As if there even is a middle class to reach, anymore… The top 1% control nearly 40% of the wealth and according to the American Affluence Research Council, just 10% of U.S. households “account for almost half of the consumer spending”—an INCREDIBLE one-third of the total GDP!

Why would Madison Avenue want to bother with “the little people”? They haven’t got any money. If you can’t afford a solid gold Bugatti, you don’t exist to them. This is just another one of the almost imperceptible ways that the capitalist system skewers our reality tunnels, both collectively and individually and just fucks us up as a nation:

From Too Much.com:

The chain-smoking ad agency account execs of Mad Men, the hit cable TV series set in the early 1960s, all want to be rich some day. But these execs, professionally, couldn’t care less about the rich. They spend their nine-to-fives marketing to average Americans, not rich ones.

Mad Men’s real-life ad agency brethren, 50 years ago, behaved the exact same way — for an eminently common-sense reason: In mid-20th century America, the entire U.S. economy revolved around middle class households. The vast bulk of U.S. income sat in middle class pockets.

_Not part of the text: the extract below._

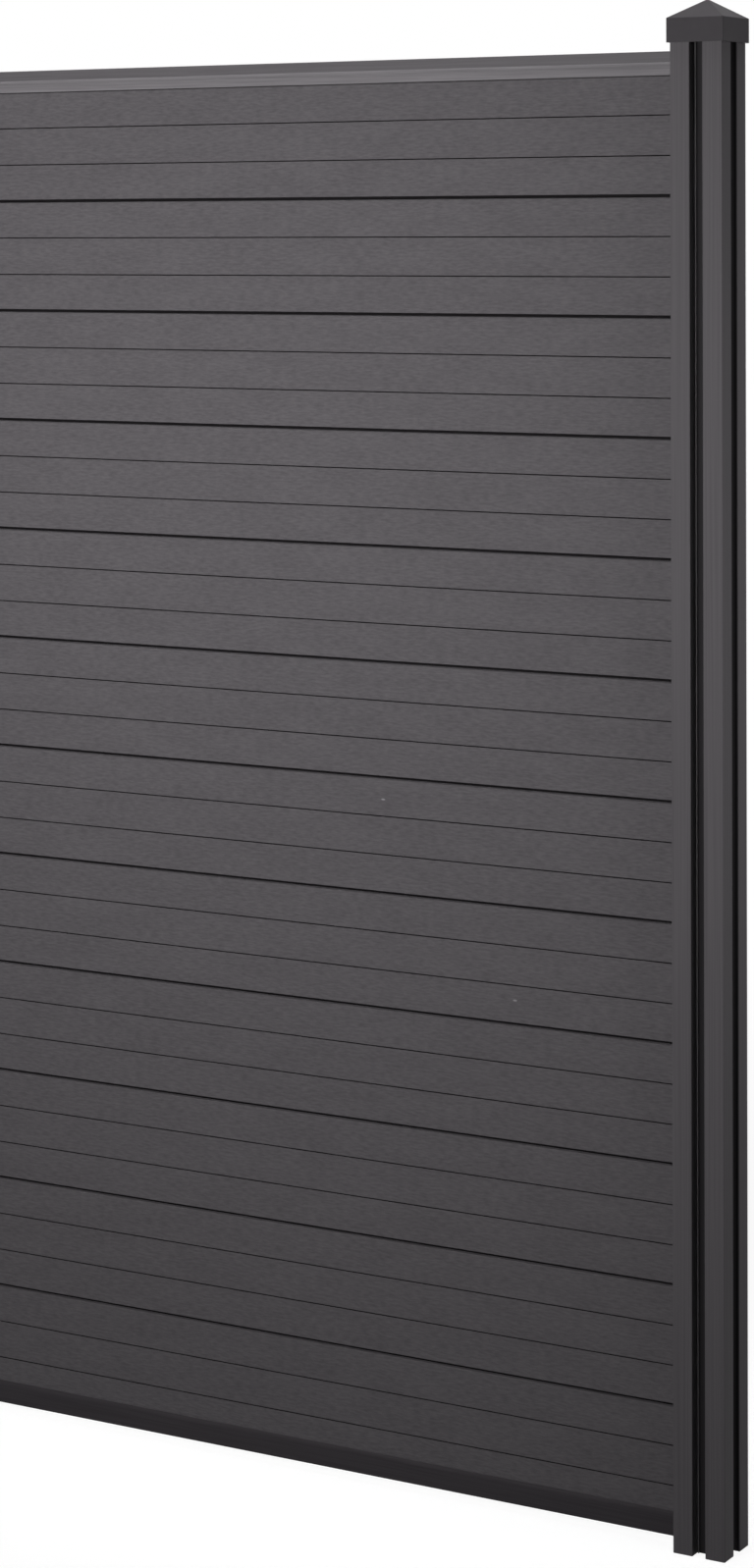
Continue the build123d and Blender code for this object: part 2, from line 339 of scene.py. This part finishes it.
RAIL_LIGHT = "5e5b5e"
RAIL_LIGHT_DULL = "575457"
SKIRT_PAINTED_LIGHT = "797679"  # painted light: the bead and the skirt below it are painted brighter, where they lean up to the light
SKIRT_PAINTED_LIGHT_DULL = "6d6a6d"
BEAD_TOP = 1.8374  # heights between which the bead's painted light gives way to the band's tone above it
BAND_FOOT = 1.8382
RAIL_RELIEF_HEIGHT = 0.0002
RAIL_RELIEF_STRENGTH = 0.2
RAIL_ROUGHNESS = (0.42, 0.52)
RAIL_SPECULAR = 0.15


def coated_top_rail():
    """Painted aluminium, extruded: satin, with lines along the rail, and painted light on the bead
    and skirt.
    """
    material, tree, output = new_material("painted_aluminium_extruded")
    die_lines = streaks(tree, (RAIL_STREAK_LENGTH, RAIL_STREAK_HEIGHT, RAIL_STREAK_HEIGHT))
    relief = add_node(
        tree,
        "ShaderNodeBump",
        {"Height": die_lines, "Strength": RAIL_RELIEF_STRENGTH, "Distance": RAIL_RELIEF_HEIGHT},
    )
    above = span(tree, own_place(tree)["Z"], BEAD_TOP, BAND_FOOT, 0.0, 1.0)
    band = shade_between(tree, die_lines, *TONE_RANGE, RAIL_LIGHT_DULL, RAIL_LIGHT)
    skirt_painted_light = shade_between(tree, die_lines, *TONE_RANGE, SKIRT_PAINTED_LIGHT_DULL, SKIRT_PAINTED_LIGHT)
    coat = add_node(
        tree,
        "ShaderNodeBsdfPrincipled",
        {
            "Base Color": mixed(tree, above, skirt_painted_light, band),
            "Roughness": span(tree, die_lines, *SHEEN_RANGE, *RAIL_ROUGHNESS),
            "IOR": COAT_IOR,
            "Specular IOR Level": RAIL_SPECULAR,
            "Normal": relief.outputs["Normal"],
        },
    )
    tree.links.new(coat.outputs["BSDF"], output.inputs["Surface"])
    return material


dress(["top_rail"], coated_top_rail())

# The post caps: injection-moulded ASA plastic, pushed down over the posts. The mould's eroded
# walls leave a fine even grain, which makes the plastic matte.

CAP_PLASTIC = "3a373a"
CAP_PLASTIC_WORN = "413e41"
MOULD_GRAIN = 0.0012
MOULD_GRAIN_HEIGHT = 0.0002
MOULD_GRAIN_STRENGTH = 0.3
CAP_PATCH = 0.025
CAP_ROUGHNESS = (0.6, 0.7)
CAP_SPECULAR = 0.15
ASA_IOR = 1.49


def moulded_cap():
    """ASA plastic, moulded in an eroded mould: matte, with a fine grain and slight cloudiness."""
    material, tree, output = new_material("asa_plastic_moulded")
    clouds = streaks(tree, (CAP_PATCH, CAP_PATCH, CAP_PATCH))
    grain = streaks(tree, (MOULD_GRAIN, MOULD_GRAIN, MOULD_GRAIN))
    relief = add_node(
        tree,
        "ShaderNodeBump",
        {"Height": grain, "Strength": MOULD_GRAIN_STRENGTH, "Distance": MOULD_GRAIN_HEIGHT},
    )
    plastic = add_node(
        tree,
        "ShaderNodeBsdfPrincipled",
        {
            "Base Color": shade_between(tree, clouds, *SHEEN_RANGE, CAP_PLASTIC, CAP_PLASTIC_WORN),
            "Roughness": span(tree, clouds, *SHEEN_RANGE, *CAP_ROUGHNESS),
            "IOR": ASA_IOR,
            "Specular IOR Level": CAP_SPECULAR,
            "Normal": relief.outputs["Normal"],
        },
    )
    tree.links.new(plastic.outputs["BSDF"], output.inputs["Surface"])
    return material


dress(["post_cap_left", "post_cap_right"], moulded_cap())

# The studio's floor: a matte pale sheet under the bay that runs out to white and keeps the bay's
# soft shadow. It isn't part of the object.

FLOOR_SIZE = 60.0
FLOOR_PALE = "7c7c7c"
FLOOR_GLOW = 0.9  # added for the camera and for reflections only
FLOOR_GLOW_FAR = 1.0
NEAR, FAR = 1.2, 3.5  # the glow grows between these distances from the bay's middle

bpy.ops.mesh.primitive_plane_add(size=FLOOR_SIZE, location=(0, 0, 0))
floor = bpy.context.object
floor.name = "floor"


def seen_directly(tree):
    """1 for the camera's own rays and for rays that mirror or glass sends on, 0 for all others."""
    path = tree.nodes.new("ShaderNodeLightPath").outputs
    mirrored = maths(tree, "MAXIMUM", path["Is Glossy Ray"], path["Is Transmission Ray"])
    return maths(tree, "MAXIMUM", path["Is Camera Ray"], mirrored)


def pale_floor():
    """Matte studio floor; the glow lifts it to white where nothing shades it."""
    material, tree, output = new_material("matte_studio_floor")
    paint = add_node(tree, "ShaderNodeBsdfDiffuse", {"Color": linear(FLOOR_PALE)})
    place = tree.nodes.new("ShaderNodeTexCoord").outputs["Object"]
    distance = add_node(tree, "ShaderNodeVectorMath", {0: place}, operation="LENGTH")
    strength = span(tree, distance.outputs["Value"], NEAR, FAR, FLOOR_GLOW, FLOOR_GLOW_FAR)
    lift = maths(tree, "MULTIPLY", seen_directly(tree), strength)
    glow = add_node(tree, "ShaderNodeEmission", {"Strength": lift})
    both = add_node(
        tree, "ShaderNodeAddShader", {0: paint.outputs["BSDF"], 1: glow.outputs["Emission"]}
    )
    tree.links.new(both.outputs["Shader"], output.inputs["Surface"])
    return material


floor.data.materials.append(pale_floor())

# The studio's light: a soft box in front of the bay at three quarters of its height and one like
# it behind, a weaker one at each side and a narrow strip above. The background is white.

STUDIO_WHITE = "ffffff"
AMBIENT = 0.01  # the surround's strength as light on the object
BACKGROUND_WHITE = 1.0  # its strength where the camera or a reflection sees it
FACE_BOX = {"width": 1.6, "height": 0.9, "spread": 112}  # metres, and degrees for the beam
TOP_BOX = {"width": 2.4, "height": 0.3, "spread": 40}
END_BOX = {"width": 0.8, "height": 0.8, "spread": 110}

world = bpy.data.worlds.new("studio")
bpy.context.scene.world = world
world.use_nodes = True
sky = world.node_tree
sky.nodes.clear()
sky_strength = span(sky, seen_directly(sky), 0.0, 1.0, AMBIENT, BACKGROUND_WHITE)
surround = add_node(
    sky, "ShaderNodeBackground", {"Color": linear(STUDIO_WHITE), "Strength": sky_strength}
)
sky_output = sky.nodes.new("ShaderNodeOutputWorld")
sky.links.new(surround.outputs["Background"], sky_output.inputs["Surface"])


def soft_box(name, place, aim, width, height, spread, watts):
    """An area lamp at a place, turned towards a point; a grid in front of it narrows its beam."""
    lamp = bpy.data.lights.new(name, "AREA")
    lamp.shape = "RECTANGLE"
    lamp.size = width
    lamp.size_y = height
    lamp.spread = math.radians(spread)
    lamp.energy = watts
    holder = bpy.data.objects.new(name, lamp)
    holder.location = place
    holder.rotation_euler = (Vector(aim) - Vector(place)).to_track_quat("-Z", "Y").to_euler()
    holder.visible_camera = False
    bpy.context.scene.collection.objects.link(holder)


soft_box("front_box", (0.1, -2.3, 1.47), (0.1, 0.0, 1.47), **FACE_BOX, watts=21.4)
soft_box("top_box", (0.2, -0.05, 2.6), (0.2, -0.02, 1.85), **TOP_BOX, watts=2.3)
soft_box("right_box", (2.4, -0.3, 1.15), (0.9, 0.0, 1.15), **END_BOX, watts=3.4)
soft_box("left_box", (-2.4, -0.3, 1.15), (-0.9, 0.0, 1.15), **END_BOX, watts=3.4)
soft_box("back_box", (-0.1, 2.3, 1.47), (-0.1, 0.0, 1.47), **FACE_BOX, watts=22)

# The camera stands to the right of the bay at eye height, a little over 30 degrees off its face,
# and leans by a fifth of a degree.

PHOTO_HEIGHT = 1598  # pixels; the frame's longer side, which the sensor's width covers
CAMERA_PLACE = (2.809, -4.027, 1.634)
CAMERA_YAW = 30.435  # degrees, as the next two are
CAMERA_PITCH = -1.0
CAMERA_ROLL = -0.213
FOCAL_PIXELS = 3675
PRINCIPAL_ROW = 297  # where the lens's axis meets the frame, in rows from its top
SENSOR = 36.0  # millimetres

lens = bpy.data.cameras.new("photo_camera")
lens.sensor_width = SENSOR
lens.lens = FOCAL_PIXELS * SENSOR / PHOTO_HEIGHT
lens.shift_y = (PRINCIPAL_ROW - PHOTO_HEIGHT / 2) / PHOTO_HEIGHT
camera = bpy.data.objects.new("photo_camera", lens)
camera.location = CAMERA_PLACE
upright = Euler((math.radians(90 + CAMERA_PITCH), 0.0, math.radians(CAMERA_YAW))).to_matrix()
camera.rotation_euler = (upright @ Matrix.Rotation(math.radians(CAMERA_ROLL), 3, "Z")).to_euler()
bpy.context.scene.collection.objects.link(camera)
bpy.context.scene.camera = camera
bpy.context.scene.view_settings.view_transform = "Standard"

A small plutocracy of wealthy elites drives a larger and larger share of total consumer spending and has outsize purchasing influence. The rich back then, for ad execs, constituted an afterthought, a niche market.

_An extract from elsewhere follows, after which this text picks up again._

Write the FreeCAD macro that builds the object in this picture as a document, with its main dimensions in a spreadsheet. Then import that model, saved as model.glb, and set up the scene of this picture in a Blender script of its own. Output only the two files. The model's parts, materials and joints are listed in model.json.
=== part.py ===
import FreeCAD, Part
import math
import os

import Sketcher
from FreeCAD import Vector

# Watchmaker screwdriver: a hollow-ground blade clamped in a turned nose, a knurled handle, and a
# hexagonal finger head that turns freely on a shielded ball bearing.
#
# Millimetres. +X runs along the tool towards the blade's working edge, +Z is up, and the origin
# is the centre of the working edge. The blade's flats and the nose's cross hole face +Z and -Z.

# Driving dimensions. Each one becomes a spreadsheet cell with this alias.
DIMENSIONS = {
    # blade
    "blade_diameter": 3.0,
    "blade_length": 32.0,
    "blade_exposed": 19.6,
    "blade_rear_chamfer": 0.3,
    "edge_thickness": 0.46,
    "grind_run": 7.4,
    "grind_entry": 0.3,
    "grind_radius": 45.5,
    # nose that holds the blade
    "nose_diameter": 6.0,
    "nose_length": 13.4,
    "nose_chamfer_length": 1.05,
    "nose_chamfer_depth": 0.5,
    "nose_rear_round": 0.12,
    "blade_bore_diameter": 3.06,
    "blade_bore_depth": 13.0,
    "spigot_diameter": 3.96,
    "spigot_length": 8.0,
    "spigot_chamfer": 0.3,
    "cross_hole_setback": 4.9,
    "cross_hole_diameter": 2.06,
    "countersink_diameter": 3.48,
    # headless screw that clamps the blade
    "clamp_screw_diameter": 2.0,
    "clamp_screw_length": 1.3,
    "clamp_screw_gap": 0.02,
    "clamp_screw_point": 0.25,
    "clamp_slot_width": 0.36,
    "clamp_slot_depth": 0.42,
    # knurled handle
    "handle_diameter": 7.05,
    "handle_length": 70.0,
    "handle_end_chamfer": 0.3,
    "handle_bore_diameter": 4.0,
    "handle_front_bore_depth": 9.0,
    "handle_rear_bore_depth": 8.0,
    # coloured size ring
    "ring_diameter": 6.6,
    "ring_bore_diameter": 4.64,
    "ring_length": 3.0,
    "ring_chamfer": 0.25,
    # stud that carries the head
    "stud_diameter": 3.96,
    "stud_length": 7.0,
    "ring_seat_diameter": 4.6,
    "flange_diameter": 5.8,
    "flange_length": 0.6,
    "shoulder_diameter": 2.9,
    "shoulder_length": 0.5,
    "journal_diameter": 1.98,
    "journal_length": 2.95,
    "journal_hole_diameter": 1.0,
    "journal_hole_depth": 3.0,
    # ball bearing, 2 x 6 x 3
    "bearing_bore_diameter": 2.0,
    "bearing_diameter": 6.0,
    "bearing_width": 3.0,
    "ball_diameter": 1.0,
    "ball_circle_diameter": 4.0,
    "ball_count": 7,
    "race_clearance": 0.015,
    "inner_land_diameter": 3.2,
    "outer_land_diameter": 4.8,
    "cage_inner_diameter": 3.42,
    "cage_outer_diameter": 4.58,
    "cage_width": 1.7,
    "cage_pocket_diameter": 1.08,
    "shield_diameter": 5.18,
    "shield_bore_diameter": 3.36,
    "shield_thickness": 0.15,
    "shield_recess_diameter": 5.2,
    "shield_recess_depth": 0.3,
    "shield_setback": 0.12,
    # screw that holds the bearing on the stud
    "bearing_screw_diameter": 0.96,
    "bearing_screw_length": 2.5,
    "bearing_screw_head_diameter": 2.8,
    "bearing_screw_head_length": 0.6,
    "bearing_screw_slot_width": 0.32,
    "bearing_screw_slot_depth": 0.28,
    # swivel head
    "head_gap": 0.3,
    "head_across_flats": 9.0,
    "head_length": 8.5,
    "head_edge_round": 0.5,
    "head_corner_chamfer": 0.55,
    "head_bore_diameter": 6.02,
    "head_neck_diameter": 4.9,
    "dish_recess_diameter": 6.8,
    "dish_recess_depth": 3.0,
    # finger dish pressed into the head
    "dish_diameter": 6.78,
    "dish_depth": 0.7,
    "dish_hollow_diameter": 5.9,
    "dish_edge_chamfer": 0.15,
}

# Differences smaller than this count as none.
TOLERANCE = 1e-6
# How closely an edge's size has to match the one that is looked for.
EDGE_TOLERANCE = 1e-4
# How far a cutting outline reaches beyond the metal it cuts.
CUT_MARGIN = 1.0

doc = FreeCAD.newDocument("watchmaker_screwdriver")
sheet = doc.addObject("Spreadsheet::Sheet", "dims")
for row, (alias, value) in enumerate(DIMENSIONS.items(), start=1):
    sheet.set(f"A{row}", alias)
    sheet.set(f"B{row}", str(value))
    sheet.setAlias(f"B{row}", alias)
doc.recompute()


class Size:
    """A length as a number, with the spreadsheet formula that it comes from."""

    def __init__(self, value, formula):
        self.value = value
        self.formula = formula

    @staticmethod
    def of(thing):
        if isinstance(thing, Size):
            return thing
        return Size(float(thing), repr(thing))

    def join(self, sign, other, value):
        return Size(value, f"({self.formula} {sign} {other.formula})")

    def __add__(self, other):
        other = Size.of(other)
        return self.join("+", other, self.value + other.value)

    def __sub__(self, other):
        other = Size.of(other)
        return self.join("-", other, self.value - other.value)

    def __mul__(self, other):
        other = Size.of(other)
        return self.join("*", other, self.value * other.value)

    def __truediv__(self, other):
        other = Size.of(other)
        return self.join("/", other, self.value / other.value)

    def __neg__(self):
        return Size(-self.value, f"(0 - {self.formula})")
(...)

Not anymore. Madison Avenue has now come full circle. The rich no longer rate as a niche. Marketing to the rich — and those about to gain that status — has become the only game that really counts.

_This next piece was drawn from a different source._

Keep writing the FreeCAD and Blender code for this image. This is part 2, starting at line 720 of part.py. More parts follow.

“Mass affluence,” as a new white paper from Ad Age, the advertising industry’s top trade journal, has just declared, “is over.”

The Mad Men 1960s America — where average families dominated the consumer market — has totally disappeared, this Ad Age New Wave of Affluence study details. And Madison Avenue has moved on — to where the money sits.

And that money does not sit in average American pockets. The global economic recession, Ad Age relates, has thrown “a spotlight on the yawning divide between the richest Americans and everyone else.”

Taking inflation into account, Ad Age goes on to explain, the “incomes of most American workers have remained more or less static since the 1970s,” while “the income of the rich (and the very rich) has grown exponentially.”

The top 10 percent of American households, the trade journal adds, now account for nearly half of all consumer spending, and a disproportionate share of that spending comes from the top 10’s upper reaches.

“Simply put,” sums up Ad Age’s David Hirschman, “a small plutocracy of wealthy elites drives a larger and larger share of total consumer spending and has outsize purchasing influence — particularly in categories such as technology, financial services, travel, automotive, apparel, and personal care.”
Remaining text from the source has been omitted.